Tenorio, one of those places that leaves you in awe, Not widely visited, it is considered a dormant volcano. The hike to the headwaters of the Rio Celeste is not easy, but worth it:  Springs bubbling up from volcanic fumaroles and crystal blue waters and are enjoyed by tourist and Ticos spending the day enjoying a picnic in the cool clear waters.

Rio Celeste, Tenerio volcano

Okay, another nerd break. Many people think the waters of the Rio Celeste are the result of the water dyed blue from copper minerals bubbling up from the Tenerio volcano. The truth is that the water is crystal clear.  Researchers from the University of Costa Rica showed the color is not a chemical process, but optical. Crystals of aluminum and silicon in the water refract sunlight causing the baby blue color. This optical effect is also represented in hummingbirds, whose color  flashes come from colorless feathers refracting light making bright colors. The highlight of Tenorio has to be one of the most spectacular waterfall in the country at the river’s headwater.

Arenal

The most famous volcano in Costa Rica and a major attraction is Arenal Volcano, a classic, with its perfect cone shape. It is still considered active, even though its eruptions have stopped for now. We spent half the night looking out our hotel window at the fire and explosions on our first visit. The region offers many activities, hot springs, trams and zip lines are just a few of the things to see. My favorite area is the western side of the lake, it is less built up, the wind turbines cut a striking skyline, It is worth visiting the calmer, quieter side of Arenal.
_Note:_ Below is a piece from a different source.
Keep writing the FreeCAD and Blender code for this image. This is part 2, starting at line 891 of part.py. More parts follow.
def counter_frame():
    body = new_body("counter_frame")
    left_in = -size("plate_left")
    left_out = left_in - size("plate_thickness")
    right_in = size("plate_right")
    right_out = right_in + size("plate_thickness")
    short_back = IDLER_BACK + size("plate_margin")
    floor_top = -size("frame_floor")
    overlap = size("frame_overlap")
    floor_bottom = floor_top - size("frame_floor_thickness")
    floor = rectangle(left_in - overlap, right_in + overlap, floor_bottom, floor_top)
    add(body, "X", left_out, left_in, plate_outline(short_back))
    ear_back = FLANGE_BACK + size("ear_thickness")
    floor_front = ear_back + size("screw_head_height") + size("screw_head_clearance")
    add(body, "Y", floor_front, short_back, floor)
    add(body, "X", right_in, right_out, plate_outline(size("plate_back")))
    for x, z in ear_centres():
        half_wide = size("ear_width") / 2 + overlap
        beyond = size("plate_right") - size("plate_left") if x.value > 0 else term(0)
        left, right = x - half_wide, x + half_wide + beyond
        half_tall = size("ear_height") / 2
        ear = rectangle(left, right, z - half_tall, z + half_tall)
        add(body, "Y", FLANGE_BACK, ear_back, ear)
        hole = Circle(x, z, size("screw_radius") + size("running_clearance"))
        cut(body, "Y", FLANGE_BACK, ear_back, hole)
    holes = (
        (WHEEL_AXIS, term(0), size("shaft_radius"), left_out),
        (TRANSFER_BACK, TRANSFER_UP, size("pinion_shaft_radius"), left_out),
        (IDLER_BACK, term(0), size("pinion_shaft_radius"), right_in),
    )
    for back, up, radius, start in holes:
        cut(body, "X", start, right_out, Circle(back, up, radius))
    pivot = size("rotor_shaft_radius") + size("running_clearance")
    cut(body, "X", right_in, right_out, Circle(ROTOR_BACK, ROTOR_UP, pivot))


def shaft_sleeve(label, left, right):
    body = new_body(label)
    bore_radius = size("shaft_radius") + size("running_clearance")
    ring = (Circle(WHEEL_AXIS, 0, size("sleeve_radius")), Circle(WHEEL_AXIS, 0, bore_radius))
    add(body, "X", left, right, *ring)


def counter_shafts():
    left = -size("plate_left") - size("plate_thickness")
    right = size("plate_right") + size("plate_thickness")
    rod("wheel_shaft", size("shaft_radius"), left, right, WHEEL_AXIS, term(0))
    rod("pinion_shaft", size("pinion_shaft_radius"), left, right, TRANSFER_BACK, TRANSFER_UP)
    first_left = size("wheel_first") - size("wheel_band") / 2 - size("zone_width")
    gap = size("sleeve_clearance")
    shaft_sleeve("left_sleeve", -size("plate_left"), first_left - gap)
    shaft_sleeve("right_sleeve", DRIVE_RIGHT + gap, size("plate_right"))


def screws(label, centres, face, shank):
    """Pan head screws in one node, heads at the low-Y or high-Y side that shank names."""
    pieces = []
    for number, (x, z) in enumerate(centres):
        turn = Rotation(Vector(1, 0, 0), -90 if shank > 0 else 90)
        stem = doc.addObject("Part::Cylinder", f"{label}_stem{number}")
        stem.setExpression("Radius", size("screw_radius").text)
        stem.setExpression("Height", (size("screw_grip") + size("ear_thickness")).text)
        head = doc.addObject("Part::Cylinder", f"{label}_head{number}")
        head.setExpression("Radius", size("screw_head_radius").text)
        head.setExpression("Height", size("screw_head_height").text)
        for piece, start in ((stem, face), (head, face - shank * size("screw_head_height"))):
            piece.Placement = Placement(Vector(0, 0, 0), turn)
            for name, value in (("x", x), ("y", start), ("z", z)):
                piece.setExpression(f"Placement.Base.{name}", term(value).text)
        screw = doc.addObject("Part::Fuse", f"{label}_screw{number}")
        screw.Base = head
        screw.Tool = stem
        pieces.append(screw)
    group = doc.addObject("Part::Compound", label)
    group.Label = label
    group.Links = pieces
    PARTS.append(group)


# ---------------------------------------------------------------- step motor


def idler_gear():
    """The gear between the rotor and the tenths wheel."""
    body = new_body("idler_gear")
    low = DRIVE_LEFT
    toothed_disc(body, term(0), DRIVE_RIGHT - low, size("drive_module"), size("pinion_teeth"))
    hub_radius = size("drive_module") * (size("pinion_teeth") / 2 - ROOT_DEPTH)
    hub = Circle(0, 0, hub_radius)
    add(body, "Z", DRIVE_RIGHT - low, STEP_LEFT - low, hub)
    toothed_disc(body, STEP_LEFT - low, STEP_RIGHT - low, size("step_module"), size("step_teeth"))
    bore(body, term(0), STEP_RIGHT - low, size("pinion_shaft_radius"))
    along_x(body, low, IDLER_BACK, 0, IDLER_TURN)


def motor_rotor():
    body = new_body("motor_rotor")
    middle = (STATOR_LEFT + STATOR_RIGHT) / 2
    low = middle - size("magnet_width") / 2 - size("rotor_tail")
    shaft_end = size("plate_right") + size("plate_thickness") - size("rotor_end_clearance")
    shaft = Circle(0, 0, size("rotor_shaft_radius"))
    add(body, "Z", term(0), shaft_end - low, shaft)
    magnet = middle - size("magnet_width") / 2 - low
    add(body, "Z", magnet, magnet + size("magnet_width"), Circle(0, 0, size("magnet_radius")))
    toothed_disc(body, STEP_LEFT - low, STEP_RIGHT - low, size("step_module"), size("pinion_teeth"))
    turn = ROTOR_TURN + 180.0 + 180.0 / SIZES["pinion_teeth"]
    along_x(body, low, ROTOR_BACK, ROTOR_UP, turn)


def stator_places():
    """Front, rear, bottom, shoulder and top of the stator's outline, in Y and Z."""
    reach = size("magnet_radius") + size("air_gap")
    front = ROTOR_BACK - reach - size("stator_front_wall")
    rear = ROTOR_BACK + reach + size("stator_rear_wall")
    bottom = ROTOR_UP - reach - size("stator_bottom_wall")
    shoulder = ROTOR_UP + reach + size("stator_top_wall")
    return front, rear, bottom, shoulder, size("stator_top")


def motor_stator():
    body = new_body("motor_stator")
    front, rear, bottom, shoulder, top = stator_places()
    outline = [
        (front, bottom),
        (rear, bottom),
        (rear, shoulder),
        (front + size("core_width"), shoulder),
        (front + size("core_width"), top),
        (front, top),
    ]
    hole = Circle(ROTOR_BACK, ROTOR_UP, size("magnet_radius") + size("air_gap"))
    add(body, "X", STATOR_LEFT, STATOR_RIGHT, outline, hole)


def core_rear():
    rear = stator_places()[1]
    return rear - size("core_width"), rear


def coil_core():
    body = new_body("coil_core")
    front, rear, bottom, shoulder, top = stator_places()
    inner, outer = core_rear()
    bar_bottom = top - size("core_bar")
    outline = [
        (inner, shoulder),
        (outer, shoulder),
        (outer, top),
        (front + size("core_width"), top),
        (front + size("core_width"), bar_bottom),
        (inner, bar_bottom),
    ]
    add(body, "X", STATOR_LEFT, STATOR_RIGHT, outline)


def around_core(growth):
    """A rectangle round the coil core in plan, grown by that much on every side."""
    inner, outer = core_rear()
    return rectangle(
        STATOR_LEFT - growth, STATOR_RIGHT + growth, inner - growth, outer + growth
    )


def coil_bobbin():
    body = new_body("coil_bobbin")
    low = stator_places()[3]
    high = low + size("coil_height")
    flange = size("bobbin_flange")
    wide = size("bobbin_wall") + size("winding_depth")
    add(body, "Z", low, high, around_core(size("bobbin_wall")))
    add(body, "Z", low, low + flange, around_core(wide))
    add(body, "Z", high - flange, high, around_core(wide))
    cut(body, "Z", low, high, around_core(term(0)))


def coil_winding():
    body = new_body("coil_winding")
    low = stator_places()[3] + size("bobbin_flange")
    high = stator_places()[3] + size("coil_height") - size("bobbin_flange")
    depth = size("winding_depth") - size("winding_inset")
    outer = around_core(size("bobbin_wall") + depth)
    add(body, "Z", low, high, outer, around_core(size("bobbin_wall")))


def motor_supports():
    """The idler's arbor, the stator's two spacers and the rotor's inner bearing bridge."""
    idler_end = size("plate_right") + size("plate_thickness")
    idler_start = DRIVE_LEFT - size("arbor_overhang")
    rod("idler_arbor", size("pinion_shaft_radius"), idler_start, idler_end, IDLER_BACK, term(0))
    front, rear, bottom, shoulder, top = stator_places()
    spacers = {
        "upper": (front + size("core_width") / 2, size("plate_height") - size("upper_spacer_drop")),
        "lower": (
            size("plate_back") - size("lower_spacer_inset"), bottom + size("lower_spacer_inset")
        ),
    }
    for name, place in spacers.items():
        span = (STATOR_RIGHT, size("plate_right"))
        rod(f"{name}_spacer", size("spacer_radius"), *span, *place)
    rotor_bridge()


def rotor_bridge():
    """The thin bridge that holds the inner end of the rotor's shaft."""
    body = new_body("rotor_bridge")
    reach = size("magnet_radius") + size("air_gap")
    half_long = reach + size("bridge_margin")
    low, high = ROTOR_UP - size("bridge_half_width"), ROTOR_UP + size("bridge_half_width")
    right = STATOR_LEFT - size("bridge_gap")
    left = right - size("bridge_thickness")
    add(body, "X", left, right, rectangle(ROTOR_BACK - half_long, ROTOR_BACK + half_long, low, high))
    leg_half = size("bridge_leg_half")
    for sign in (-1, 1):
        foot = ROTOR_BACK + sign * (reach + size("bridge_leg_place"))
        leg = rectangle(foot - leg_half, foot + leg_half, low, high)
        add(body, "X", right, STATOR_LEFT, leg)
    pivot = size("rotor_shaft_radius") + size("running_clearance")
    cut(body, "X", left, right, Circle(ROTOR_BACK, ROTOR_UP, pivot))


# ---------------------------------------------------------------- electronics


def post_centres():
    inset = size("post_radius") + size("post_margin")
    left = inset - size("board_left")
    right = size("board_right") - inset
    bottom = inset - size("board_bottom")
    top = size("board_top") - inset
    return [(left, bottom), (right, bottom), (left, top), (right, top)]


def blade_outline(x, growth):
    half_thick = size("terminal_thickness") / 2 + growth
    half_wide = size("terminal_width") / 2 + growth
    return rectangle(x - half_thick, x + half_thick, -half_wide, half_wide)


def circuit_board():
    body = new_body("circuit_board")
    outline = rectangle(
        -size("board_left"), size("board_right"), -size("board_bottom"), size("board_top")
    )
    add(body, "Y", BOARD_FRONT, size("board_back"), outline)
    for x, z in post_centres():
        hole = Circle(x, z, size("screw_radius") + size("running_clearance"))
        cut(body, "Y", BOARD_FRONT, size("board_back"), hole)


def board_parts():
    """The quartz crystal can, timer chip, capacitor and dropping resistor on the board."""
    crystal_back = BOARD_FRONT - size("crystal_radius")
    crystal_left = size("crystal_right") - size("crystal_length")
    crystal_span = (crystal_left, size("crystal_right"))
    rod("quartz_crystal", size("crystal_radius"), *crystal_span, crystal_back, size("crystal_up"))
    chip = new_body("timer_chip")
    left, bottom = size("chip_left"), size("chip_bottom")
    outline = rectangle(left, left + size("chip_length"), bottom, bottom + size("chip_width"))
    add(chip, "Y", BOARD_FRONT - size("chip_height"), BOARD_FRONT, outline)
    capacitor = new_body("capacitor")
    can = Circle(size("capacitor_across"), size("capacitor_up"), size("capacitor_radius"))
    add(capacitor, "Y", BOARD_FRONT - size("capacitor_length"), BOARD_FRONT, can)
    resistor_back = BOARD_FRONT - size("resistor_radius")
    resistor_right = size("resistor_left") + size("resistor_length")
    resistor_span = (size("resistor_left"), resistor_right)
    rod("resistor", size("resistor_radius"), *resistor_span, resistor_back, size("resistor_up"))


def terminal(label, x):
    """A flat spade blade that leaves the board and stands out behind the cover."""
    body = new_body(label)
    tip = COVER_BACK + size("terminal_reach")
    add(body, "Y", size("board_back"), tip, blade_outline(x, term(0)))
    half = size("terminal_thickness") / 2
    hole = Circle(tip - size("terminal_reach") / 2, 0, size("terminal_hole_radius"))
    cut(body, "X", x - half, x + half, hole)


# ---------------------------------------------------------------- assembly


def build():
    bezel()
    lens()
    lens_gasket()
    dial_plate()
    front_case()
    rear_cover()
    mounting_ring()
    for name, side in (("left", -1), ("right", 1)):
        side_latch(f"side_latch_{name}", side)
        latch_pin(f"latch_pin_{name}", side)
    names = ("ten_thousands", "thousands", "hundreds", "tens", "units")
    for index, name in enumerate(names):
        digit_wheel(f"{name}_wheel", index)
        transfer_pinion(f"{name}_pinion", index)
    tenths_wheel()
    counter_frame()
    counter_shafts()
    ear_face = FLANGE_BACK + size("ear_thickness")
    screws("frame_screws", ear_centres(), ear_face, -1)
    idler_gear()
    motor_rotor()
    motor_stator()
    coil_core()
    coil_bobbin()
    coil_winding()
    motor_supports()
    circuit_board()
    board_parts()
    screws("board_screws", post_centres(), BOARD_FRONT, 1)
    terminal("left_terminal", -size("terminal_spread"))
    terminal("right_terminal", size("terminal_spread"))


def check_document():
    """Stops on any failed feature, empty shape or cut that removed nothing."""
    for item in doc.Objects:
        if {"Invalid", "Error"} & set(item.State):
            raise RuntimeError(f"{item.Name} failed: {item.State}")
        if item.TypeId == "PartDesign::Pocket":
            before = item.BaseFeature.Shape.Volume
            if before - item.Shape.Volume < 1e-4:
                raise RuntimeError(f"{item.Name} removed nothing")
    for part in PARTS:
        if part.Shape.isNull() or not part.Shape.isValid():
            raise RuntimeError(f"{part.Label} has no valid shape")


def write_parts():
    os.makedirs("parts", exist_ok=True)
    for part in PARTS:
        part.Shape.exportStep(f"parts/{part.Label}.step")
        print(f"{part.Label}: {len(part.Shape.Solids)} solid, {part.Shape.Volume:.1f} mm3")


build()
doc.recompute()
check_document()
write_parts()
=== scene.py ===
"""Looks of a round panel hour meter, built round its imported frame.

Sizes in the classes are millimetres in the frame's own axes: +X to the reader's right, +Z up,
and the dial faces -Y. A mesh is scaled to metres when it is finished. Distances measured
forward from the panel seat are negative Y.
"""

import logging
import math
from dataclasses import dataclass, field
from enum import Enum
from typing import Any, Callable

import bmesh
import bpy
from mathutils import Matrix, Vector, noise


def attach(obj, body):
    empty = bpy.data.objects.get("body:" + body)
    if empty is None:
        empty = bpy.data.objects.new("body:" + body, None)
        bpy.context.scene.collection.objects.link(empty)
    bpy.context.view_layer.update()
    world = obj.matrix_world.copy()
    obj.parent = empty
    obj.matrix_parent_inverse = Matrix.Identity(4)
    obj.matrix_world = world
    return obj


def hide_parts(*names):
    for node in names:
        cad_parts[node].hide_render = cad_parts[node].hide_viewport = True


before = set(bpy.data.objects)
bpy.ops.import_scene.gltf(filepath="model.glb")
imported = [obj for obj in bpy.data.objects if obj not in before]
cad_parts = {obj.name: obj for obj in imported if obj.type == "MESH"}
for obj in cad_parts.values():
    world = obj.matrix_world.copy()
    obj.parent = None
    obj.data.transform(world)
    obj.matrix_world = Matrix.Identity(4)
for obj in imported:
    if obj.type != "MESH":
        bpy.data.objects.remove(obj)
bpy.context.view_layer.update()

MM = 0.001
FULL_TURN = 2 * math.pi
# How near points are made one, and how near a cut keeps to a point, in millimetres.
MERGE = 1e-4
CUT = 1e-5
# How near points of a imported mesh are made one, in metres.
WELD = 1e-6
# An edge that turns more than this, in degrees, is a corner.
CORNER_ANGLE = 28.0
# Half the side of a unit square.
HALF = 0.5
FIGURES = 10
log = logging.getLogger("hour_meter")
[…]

To the east we arrive at the tallest active volcano in Costa Rica- Poas Volcano.

Poas-Volcano

It still causes problems – the 2009 eruption and earthquake caused the most damage from a volcano since the 1960’s, and as recent as 2014 its activity has increased. At 2800 meters or almost 9000 ft, it’s an imposing figure over San Jose.  The drive to the crater is exciting, the road is as winding and scary as any in Costa Rica. At the top, is an active crater with a volcanic lagoon. The highlight is the geyser that erupts 100 meters into the air. Leave before dawn to see this, since by noon fog and clouds could cover the summit. The trails at the top are also worth the time. the hike back to the old crater, now a lake called Lake Botos , well worth it. Scientists say it was the active crater over 5000 years ago.

If you like birds, the Volcano Hummingbird, aptly named and only exist at the top of the highest peaks here.
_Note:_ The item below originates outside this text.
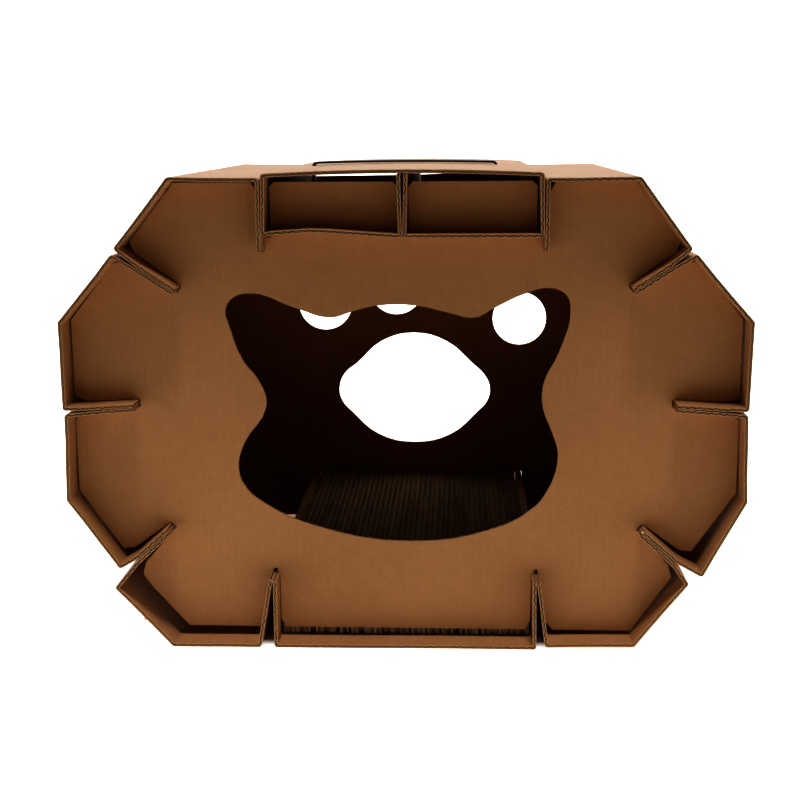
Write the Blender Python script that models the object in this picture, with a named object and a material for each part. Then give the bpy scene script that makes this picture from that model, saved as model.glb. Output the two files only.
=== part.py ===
"""Cardboard cat house, in metres: ten folded wall sections keyed into two slotted end panels.

+X is to the right of somebody facing the door, +Y runs from the door to the back, +Z is up.
The origin is on the ground, under the middle of the house. Profiles are drawn in the XZ plane,
as seen from the door, and run round the shell from the floor, up the right side and back.
"""

import math
from typing import NamedTuple

import bmesh
import bpy
from mathutils import Vector

MM = 0.001

# Board and fits
BOARD = 3.0 * MM  # thickness of the corrugated board
TOUCH = 0.3 * MM  # gap between pieces that bear on each other
FOLD_RADIUS = 3.6 * MM  # outer radius of a crease
FOLD_STEPS = 5

# Shell, measured on its outer faces
WIDTH = 550.0 * MM
DEPTH = 400.0 * MM
HEIGHT = 384.0 * MM
ROOF_CORNER_X = 184.5 * MM
FLOOR_CORNER_X = 188.0 * MM
SIDE_TOP_Z = 270.5 * MM
SIDE_BOTTOM_Z = 125.0 * MM

# Fins, where two neighbouring sections turn in and lie back to back
FIN_LENGTH = 58.0 * MM
FLOOR_FIN_X = 111.5 * MM
FLOOR_FIN_ANGLE = 93.5  # degrees from +X, as for each fin's angle below
FLOOR_FIN_MOUTH = 8.5 * MM
LOWER_FIN_ANGLE = 138.0
LOWER_FIN_MOUTH = 13.0 * MM
LOWER_FIN_BULGE = 5.6 * MM  # the lower walls stand out this much where they meet
SIDE_FIN_ANGLE = 176.0
SIDE_FIN_MOUTH = 3.0 * MM
UPPER_FIN_ANGLE = 213.5
UPPER_FIN_MOUTH = 5.0 * MM
ROOF_FIN_X = 111.2 * MM
ROOF_FIN_ANGLE = 270.0
ROOF_FIN_MOUTH = 2.2 * MM

# End panels
PANEL_RECESS = 21.0 * MM  # from the rim to the panel's outer face
PANEL_SIDE_GAP = 2.2 * MM
PANEL_TOP_GAP = 1.2 * MM
PANEL_LOWER_GAP = 3.0 * MM
PANEL_FOOT_GAP = 5.4 * MM
SLOT_SIDE_GAP = 0.4 * MM
SLOT_END_GAP = 1.2 * MM
LEAD_IN_DEPTH = 9.0 * MM
LEAD_IN_WIDTH = 5.0 * MM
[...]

On dreaded route 32 you drive through the tunnel the final stop on our trip – the Barva Volcano, the only really classified dormant volcano, home to the Braulio Carrillo National Park, This park was established to protect the source of drinking water for San Jose. The park is over 110,000 hectares,  and harbors many  animals and birds. The main entrance is past the Rio Sucio (Dirty River) in Spanish. This spot is known mostly to locals that come from San Jose and enjoy the trails, birds and animals. This is the entry to the Caribbean zone.

Well, we made it all the way to the Caribbean side.  If we look south we can see the now grumpy, active Turriabla that is causing headaches to citizens and stranded airport travelers alike, but when you see the wonders and beauty volcanoes here in Costa Rica create, you put up with dusting off your car in the morning.